Enceinte de triplés, Rou’a Sindawi, 20 ans, vit elle avec près d’une vingtaine de personnes sous une tente à Rafah. Souffrant de vertiges incessants, elle dit n’avoir « mangé qu’une fois des protéines », des oeufs, « depuis le début de la guerre ».
Comme elle, 95% des femmes enceintes ou allaitantes sont dans une situation d’insécurité alimentaire sévère, selon l’Unicef.

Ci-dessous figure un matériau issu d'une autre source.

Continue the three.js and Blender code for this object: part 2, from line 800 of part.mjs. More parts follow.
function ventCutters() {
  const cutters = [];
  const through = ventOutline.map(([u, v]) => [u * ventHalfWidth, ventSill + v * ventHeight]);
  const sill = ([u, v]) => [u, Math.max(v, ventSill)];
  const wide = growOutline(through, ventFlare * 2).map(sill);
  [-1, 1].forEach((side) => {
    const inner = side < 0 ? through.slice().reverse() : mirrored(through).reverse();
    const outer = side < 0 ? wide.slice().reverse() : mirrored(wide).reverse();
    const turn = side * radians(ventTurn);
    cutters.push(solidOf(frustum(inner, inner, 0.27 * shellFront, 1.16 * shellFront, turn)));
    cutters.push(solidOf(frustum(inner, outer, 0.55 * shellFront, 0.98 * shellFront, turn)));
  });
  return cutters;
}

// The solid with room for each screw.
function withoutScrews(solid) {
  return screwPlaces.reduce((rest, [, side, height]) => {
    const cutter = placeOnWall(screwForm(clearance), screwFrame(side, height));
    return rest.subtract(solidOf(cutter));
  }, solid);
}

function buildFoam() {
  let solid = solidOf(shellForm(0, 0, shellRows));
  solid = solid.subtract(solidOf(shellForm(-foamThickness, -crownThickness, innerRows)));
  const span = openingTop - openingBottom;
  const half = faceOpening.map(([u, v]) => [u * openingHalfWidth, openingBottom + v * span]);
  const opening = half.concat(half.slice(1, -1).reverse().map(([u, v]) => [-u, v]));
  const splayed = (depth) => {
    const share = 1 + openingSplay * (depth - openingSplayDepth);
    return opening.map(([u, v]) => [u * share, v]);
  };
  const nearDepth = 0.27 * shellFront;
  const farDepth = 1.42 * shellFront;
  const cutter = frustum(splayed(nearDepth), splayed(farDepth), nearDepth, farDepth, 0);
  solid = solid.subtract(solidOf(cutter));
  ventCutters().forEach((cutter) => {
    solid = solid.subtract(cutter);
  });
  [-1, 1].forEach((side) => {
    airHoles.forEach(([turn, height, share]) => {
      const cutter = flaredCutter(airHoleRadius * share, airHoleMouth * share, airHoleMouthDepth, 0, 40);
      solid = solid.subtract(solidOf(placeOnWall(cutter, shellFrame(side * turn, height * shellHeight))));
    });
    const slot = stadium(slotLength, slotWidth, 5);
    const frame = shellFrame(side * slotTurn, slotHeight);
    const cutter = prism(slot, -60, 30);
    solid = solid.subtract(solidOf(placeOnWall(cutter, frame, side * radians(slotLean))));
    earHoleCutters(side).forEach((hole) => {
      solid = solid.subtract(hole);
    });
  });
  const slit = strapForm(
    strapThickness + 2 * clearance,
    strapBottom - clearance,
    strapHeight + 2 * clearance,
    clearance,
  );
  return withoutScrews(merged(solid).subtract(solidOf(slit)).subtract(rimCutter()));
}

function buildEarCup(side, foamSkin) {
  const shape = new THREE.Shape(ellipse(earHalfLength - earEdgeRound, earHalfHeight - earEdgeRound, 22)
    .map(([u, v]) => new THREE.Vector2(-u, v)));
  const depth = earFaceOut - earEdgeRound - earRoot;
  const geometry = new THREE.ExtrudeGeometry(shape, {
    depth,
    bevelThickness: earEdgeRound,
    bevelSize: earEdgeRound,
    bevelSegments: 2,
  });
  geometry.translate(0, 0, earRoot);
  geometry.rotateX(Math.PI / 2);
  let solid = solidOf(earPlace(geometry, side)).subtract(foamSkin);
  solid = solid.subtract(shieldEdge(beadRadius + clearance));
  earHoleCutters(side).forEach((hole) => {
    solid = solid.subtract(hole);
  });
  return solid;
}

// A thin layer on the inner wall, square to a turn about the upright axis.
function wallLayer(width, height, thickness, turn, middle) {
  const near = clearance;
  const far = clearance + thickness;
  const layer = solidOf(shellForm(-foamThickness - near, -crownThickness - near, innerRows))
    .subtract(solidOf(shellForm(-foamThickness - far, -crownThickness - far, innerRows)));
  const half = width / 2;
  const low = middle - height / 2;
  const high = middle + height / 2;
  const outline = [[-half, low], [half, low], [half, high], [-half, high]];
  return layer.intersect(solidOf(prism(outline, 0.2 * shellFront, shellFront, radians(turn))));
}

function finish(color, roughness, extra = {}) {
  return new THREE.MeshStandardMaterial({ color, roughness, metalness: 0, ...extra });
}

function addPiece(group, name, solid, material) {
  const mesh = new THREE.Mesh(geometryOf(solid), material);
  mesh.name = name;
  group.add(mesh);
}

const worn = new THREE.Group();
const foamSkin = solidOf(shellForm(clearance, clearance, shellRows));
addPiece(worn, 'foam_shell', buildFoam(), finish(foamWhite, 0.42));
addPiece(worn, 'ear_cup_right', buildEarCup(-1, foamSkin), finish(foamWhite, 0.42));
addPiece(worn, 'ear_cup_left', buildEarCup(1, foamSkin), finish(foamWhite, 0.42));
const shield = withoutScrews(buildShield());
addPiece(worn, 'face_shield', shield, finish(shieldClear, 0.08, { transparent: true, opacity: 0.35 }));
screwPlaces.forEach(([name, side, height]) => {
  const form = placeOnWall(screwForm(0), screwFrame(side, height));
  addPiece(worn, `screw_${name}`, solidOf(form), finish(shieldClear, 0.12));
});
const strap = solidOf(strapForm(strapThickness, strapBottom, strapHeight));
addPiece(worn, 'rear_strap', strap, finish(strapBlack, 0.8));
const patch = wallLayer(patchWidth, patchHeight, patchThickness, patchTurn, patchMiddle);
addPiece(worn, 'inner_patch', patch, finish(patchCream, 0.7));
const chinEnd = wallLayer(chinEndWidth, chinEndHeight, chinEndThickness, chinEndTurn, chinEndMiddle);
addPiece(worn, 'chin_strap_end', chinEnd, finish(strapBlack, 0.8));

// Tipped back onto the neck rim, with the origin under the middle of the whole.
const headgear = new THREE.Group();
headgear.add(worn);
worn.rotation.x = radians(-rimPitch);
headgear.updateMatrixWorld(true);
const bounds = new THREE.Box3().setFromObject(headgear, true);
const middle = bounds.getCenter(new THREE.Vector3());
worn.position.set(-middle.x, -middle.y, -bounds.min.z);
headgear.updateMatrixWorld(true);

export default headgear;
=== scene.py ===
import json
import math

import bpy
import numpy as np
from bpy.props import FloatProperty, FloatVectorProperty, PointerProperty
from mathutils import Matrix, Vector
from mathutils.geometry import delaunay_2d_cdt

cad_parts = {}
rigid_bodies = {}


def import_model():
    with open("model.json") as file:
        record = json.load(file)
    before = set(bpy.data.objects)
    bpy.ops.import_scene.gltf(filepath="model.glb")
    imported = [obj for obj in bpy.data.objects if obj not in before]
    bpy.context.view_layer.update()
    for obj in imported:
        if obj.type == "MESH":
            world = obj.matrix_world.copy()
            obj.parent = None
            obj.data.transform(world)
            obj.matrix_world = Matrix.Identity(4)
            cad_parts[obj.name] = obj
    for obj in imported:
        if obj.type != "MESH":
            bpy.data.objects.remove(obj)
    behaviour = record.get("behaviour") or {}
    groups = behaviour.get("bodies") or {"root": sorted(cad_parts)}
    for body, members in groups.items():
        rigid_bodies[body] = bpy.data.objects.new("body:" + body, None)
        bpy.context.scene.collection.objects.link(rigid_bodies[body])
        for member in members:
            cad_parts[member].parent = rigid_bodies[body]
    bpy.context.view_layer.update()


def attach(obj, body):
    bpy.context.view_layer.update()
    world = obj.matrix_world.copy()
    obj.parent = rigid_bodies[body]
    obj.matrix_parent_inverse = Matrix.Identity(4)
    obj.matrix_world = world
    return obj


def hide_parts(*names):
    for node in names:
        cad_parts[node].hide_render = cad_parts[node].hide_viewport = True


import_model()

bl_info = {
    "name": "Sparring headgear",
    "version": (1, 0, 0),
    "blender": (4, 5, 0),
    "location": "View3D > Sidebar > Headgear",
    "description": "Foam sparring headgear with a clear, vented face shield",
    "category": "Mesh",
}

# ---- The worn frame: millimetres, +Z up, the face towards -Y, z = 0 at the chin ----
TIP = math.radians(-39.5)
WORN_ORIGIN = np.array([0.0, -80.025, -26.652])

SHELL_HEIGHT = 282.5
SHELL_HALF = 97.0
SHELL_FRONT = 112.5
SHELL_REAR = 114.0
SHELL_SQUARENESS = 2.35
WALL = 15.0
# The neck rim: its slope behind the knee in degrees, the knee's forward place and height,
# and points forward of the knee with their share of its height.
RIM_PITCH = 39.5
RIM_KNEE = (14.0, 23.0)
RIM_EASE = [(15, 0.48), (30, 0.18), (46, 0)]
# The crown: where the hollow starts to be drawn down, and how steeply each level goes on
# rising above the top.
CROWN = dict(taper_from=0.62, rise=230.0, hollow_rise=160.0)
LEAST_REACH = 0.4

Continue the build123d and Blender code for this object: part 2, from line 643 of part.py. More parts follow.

« Il y a beaucoup de crises dans la région qui sont catastrophiques pour les femmes enceintes » mais à Gaza « c’est pire que dans nos cauchemars », en raison de « la densité de la population et du fait qu’il n’y a nulle part où aller pour être en sécurité », explique à l’AFP Dominic Allen, représentant de l’UNFPA dans les Territoires palestiniens.
A quelques jours de la journée internationale des droits des femmes, Abir Abu Abadi, 34 ans, qui vit dans un campement de fortune à Rafah, dit « ne rien avoir à célébrer » le 8 mars alors que les Gazaouies – dont au moins 9.000 auraient été tuées depuis le 7 octobre selon l’ONU Femmes – vivent dans « l’horreur des bombardements ».